Basil Pennington has added another insightful volume to his own growing corpus of writings on his friend and fellow Cistercian with the collection of essays Thomas Merton, My Brother: His Journey Into Freedom, Compassion and Final Integration.  Gathering papers which were prepared for a variety of formats and audiences over the years, Pennington manages to weave threads of continuity through these diverse essays that renders them whole even as they offer the reader a profound sense of Merton's journey toward wholeness.  Though Pennington describes the collection as an assemblage of memories shared in a series of vignettes, these essays more rightly are carefully inscribed illuminations of various facets of Merton's multifaceted nature - a circular contemplation of a truly great person at those critical junctures in his itinerary toward authentic self-realization.

The hermeneutic guiding Pennington's reading of his brother's life and the one he likewise suggests is "Merton as existentialist" in quest of the God-experience.  Pennington therefore underscores the centrality of Merton's first great awakening when he turned the corner on himself at 4th and Walnut in the celebrated conversion that happened not at Gethsemani but in the teeming heart of Louisville.  Grounded in this transformation experience of solidarity with every human other, Merton was dramatically re-oriented from the constrictions of a narrowly conceived monasticism toward the universalism that was to mark his way.

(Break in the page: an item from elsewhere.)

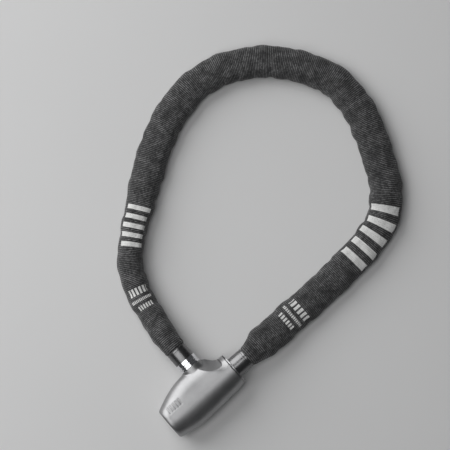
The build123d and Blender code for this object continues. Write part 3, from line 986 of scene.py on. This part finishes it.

Pennington has us follow proto-liberationist Merton on a complex path of seven freedoms all routed toward compassion.  Merton's movement in the direction of authentic liberty is then chronicled in his own voice as Pennington's renders a valuable synopsis of the journals in one chapter, and the famous circular letters in another.  These highly condensed and focused essays allow us to witness Merton shedding illusions and distortions about himself as man and monk, in the discovery and recovery of the original sources of the monastic life.

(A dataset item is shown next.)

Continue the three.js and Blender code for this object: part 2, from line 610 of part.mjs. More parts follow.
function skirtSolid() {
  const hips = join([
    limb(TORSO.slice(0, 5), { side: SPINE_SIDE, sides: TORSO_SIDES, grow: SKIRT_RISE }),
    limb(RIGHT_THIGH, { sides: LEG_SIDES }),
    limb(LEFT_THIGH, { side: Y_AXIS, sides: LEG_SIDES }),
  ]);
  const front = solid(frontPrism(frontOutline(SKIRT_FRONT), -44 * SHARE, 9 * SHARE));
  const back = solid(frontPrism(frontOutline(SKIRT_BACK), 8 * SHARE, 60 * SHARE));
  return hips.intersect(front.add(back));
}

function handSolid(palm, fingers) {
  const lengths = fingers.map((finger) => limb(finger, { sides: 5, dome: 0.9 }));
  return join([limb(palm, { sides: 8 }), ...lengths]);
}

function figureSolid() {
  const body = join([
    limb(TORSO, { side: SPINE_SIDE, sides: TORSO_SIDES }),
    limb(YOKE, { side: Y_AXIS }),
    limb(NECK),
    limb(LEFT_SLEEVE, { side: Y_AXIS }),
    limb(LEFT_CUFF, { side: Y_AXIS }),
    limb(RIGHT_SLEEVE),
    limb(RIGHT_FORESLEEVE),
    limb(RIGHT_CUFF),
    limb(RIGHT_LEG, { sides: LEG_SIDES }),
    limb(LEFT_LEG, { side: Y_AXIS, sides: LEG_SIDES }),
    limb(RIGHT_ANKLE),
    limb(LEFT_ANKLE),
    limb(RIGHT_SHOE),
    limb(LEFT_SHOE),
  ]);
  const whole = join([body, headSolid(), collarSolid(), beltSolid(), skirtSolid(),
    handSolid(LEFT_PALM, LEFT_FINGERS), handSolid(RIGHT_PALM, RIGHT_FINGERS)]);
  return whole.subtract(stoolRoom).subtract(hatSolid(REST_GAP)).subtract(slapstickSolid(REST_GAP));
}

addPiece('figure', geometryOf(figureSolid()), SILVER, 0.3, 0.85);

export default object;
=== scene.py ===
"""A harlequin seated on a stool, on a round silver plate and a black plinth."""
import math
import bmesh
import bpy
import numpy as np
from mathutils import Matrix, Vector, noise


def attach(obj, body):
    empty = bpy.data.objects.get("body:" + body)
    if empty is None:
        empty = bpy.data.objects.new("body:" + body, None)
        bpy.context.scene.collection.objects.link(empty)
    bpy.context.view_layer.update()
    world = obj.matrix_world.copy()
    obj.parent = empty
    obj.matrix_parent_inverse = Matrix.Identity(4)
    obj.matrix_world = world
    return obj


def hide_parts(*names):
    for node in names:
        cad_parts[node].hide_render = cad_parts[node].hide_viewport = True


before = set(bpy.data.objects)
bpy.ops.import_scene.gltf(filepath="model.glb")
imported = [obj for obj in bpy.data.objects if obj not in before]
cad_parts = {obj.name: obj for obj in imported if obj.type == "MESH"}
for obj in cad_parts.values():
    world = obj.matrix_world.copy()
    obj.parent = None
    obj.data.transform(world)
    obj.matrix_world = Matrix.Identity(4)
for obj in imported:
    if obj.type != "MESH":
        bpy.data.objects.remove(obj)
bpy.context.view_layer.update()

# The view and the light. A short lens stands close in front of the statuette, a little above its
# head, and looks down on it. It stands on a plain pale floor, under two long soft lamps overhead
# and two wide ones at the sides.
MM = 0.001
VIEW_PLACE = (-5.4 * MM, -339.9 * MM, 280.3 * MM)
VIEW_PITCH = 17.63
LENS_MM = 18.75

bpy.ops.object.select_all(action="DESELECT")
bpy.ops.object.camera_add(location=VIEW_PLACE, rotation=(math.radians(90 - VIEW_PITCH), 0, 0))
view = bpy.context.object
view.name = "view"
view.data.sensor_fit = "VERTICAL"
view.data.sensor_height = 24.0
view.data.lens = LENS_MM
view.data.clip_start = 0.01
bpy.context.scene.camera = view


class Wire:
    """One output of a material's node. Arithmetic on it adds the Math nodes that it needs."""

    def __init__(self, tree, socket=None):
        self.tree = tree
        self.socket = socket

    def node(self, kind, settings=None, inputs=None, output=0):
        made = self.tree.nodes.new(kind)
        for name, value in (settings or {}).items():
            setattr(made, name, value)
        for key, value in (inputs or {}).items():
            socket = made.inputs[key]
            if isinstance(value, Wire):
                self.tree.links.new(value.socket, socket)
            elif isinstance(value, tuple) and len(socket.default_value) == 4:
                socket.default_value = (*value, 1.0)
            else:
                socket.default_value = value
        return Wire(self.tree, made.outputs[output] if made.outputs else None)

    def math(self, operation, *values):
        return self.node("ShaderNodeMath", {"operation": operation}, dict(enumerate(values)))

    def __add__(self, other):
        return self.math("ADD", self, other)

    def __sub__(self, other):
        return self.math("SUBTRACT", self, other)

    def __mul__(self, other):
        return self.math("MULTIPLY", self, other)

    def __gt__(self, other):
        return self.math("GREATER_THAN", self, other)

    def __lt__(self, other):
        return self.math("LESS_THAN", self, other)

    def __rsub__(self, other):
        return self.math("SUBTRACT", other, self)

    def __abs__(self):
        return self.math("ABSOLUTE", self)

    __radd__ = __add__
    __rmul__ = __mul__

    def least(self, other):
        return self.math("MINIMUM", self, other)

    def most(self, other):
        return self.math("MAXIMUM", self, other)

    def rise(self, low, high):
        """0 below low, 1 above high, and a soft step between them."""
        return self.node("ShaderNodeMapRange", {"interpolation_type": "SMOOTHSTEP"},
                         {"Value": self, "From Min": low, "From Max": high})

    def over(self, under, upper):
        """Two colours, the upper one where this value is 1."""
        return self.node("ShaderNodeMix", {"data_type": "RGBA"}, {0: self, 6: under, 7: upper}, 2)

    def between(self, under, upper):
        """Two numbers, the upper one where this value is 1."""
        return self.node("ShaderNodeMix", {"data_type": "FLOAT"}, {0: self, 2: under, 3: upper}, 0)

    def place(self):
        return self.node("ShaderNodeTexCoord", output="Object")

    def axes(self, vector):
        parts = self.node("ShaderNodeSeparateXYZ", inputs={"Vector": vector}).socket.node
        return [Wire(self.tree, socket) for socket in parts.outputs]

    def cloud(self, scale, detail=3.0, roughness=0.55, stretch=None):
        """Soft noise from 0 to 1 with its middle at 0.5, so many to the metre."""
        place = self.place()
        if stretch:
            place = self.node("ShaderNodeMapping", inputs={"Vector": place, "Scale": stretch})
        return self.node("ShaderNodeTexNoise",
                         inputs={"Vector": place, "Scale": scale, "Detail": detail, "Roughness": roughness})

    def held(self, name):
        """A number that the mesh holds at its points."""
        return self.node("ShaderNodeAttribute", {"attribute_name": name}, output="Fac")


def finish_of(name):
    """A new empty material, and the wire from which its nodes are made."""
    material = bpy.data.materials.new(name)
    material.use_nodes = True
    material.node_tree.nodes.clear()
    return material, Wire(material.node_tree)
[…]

The heart of Pennington's project is to recollect a Cistercian brother, which he does in three reflections that illuminate Merton as exemplar and evolver of the great tradition in which both monks stand.  Delineating the scheme of Merton's first book, The Spirit of Simplicity, Pennington identifies, as only an insider can, the way Merton took the impress of the Cistercian character onto his person, and how the path and process of Cistercian simplicity was Merton's route to freedom.  In the essays that follow we encounter not Merton the spiritual master, but Merton the disciple of his mentor and father Bernard of Clairvaux, and brother to the celebrated community of Cistercian authors on the mystical life: Aelred of Rievaux, William of St. Thierry, Guerric of Igny, Isaac of Stella, and one of Merton's favorites, Adam of Perseigne. Finally we encounter Merton himself matured into a twentieth-century Cistercian Father.

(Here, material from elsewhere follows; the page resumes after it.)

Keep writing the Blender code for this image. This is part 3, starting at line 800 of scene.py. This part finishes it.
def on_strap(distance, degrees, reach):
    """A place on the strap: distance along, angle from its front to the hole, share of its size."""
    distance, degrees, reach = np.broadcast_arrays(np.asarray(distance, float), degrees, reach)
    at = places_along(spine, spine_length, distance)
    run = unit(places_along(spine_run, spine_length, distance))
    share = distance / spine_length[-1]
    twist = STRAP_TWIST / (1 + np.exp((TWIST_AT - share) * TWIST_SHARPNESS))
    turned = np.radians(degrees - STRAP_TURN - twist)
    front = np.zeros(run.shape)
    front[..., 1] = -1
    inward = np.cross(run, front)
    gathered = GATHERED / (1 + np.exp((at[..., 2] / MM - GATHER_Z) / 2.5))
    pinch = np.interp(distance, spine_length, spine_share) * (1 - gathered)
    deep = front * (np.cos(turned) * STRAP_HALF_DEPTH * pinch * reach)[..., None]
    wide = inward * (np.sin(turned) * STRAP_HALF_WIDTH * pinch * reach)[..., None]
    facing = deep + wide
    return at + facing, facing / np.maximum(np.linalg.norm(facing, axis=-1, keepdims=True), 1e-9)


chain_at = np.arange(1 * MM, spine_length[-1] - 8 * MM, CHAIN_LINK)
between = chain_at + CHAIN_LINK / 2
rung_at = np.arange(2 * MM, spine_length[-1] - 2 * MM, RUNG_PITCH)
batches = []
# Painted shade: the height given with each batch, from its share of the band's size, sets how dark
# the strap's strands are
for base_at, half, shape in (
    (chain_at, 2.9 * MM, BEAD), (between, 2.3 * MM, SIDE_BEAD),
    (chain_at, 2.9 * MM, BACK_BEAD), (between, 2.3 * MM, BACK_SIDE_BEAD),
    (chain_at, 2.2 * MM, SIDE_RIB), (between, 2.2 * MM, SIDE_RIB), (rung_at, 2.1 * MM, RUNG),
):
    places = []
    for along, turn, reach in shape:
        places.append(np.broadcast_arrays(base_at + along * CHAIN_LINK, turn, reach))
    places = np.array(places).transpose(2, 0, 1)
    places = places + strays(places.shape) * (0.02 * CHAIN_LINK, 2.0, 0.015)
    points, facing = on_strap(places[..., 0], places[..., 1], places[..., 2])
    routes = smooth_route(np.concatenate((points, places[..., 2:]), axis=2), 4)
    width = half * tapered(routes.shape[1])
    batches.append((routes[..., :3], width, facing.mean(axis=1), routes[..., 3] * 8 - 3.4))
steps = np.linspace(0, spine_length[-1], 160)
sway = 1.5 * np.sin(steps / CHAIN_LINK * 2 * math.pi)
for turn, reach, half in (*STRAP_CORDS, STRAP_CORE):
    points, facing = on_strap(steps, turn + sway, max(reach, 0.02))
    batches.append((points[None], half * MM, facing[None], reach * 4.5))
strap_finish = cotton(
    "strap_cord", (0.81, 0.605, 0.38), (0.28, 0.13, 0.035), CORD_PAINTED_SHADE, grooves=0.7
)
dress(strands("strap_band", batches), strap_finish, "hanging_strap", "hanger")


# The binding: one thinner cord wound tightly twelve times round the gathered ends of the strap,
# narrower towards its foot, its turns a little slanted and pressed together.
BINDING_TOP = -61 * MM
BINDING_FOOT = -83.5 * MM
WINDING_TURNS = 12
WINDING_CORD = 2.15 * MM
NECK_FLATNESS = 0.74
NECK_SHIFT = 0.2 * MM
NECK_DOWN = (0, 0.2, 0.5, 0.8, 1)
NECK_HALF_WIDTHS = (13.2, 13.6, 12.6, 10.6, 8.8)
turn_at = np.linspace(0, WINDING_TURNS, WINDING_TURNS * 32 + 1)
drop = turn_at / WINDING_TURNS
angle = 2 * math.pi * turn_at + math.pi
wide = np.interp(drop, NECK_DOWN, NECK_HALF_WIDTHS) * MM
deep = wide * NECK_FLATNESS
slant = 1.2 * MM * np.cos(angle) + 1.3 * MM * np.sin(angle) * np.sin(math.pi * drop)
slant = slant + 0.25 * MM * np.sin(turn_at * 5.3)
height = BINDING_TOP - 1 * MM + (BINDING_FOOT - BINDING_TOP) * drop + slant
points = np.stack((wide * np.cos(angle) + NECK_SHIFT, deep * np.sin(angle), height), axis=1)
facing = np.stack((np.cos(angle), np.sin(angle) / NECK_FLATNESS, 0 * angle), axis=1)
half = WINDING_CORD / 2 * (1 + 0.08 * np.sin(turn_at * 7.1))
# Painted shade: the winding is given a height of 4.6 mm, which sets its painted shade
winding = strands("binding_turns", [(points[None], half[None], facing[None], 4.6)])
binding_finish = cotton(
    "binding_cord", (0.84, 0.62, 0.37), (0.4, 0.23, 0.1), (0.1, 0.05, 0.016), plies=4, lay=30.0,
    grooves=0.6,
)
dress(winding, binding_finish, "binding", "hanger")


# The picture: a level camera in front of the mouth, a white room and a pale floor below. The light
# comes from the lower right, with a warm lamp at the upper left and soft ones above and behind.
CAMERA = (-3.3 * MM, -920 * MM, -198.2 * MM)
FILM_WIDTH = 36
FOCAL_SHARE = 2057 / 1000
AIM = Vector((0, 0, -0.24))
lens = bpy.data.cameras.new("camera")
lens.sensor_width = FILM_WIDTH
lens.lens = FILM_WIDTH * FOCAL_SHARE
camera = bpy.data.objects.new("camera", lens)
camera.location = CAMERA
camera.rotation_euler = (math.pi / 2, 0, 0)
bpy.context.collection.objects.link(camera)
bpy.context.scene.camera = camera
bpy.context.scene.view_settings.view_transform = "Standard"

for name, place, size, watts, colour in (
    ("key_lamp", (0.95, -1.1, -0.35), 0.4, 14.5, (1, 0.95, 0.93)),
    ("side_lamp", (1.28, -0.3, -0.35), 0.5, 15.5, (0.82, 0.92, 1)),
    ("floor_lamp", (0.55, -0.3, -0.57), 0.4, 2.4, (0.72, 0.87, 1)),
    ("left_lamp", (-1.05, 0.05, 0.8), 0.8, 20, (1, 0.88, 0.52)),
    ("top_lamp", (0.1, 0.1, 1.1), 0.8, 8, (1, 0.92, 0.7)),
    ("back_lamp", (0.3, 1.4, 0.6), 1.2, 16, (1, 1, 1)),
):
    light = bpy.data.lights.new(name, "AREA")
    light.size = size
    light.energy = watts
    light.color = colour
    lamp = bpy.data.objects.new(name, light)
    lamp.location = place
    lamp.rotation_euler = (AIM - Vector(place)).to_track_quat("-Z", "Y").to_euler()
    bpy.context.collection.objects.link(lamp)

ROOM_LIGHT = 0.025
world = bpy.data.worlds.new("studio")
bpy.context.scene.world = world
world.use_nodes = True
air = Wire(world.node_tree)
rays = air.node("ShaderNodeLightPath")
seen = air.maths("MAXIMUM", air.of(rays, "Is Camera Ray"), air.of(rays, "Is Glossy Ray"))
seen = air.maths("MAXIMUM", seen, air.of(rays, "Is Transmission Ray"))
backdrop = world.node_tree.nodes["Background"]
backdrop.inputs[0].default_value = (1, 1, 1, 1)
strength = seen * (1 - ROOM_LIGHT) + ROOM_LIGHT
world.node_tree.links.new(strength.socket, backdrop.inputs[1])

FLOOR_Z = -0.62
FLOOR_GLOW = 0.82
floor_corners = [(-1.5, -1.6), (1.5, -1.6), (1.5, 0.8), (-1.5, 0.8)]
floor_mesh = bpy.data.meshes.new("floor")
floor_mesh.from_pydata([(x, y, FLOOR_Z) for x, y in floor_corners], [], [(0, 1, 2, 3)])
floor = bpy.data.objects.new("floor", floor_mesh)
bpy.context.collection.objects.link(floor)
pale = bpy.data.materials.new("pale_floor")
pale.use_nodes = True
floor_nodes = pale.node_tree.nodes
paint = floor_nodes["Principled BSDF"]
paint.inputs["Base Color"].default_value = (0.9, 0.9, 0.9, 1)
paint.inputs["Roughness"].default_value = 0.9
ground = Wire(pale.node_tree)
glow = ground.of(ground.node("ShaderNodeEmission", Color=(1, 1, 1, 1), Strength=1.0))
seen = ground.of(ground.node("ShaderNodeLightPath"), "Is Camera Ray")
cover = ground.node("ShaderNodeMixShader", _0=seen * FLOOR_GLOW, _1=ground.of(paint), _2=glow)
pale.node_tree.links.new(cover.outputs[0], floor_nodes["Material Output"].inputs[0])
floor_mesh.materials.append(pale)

Pennington also traces the significance of Byzantine spirituality for Merton's movement toward wholeness, noting the early and lasting influence the Christian East would have on his life, from his attraction to the desert elders of the fourth century to his correspondence with Russian writer Boris Pasternak in the twentieth.  Merton avidly appropriated the eastern legacies of mystical darkness and silence, spiritual paternity, and a "sophanic" view of the cosmos to enrich his way of being in the world.  Even more, as Pennington underscores, it was Merton's ever deepening insight into the Greek fathers' teaching on theoria physike or natural contemplation which gradually enabled Merton to reintegrate his natural loves, transforming them through poetics and artistry into the stuff of his earthy spirituality.

Essays on Centering Prayer and education flow into each other revealing Merton as a mature spiritual master whose own attainment of self-knowledge opens a way for his scholastics at Gethsemani and his disciples all over the world to move toward such integrity.  The itinerary finally brings us East again as Pennington recollects Merton's pilgrimage to India and his enlightenment at Polonnaruwa when all the elements of this luxuriant and diverse personality came together in a serene and joyous simplicity.  The book ends with Pennington's challenge to read Merton's life as a paradigmatic process of spiritual evolution.  The author has purposefully and effectively delineated the contours and stations of Merton's journey to freedom, compassion and final integration by illuminating the pattern of a life that had a deliberate dynamic implicated into its design: "We have dedicated ourselves to rebirth, to growth, to final maturity and integration."  This is a  valuable book for anyone desiring to join Pennington and Merton in that labor.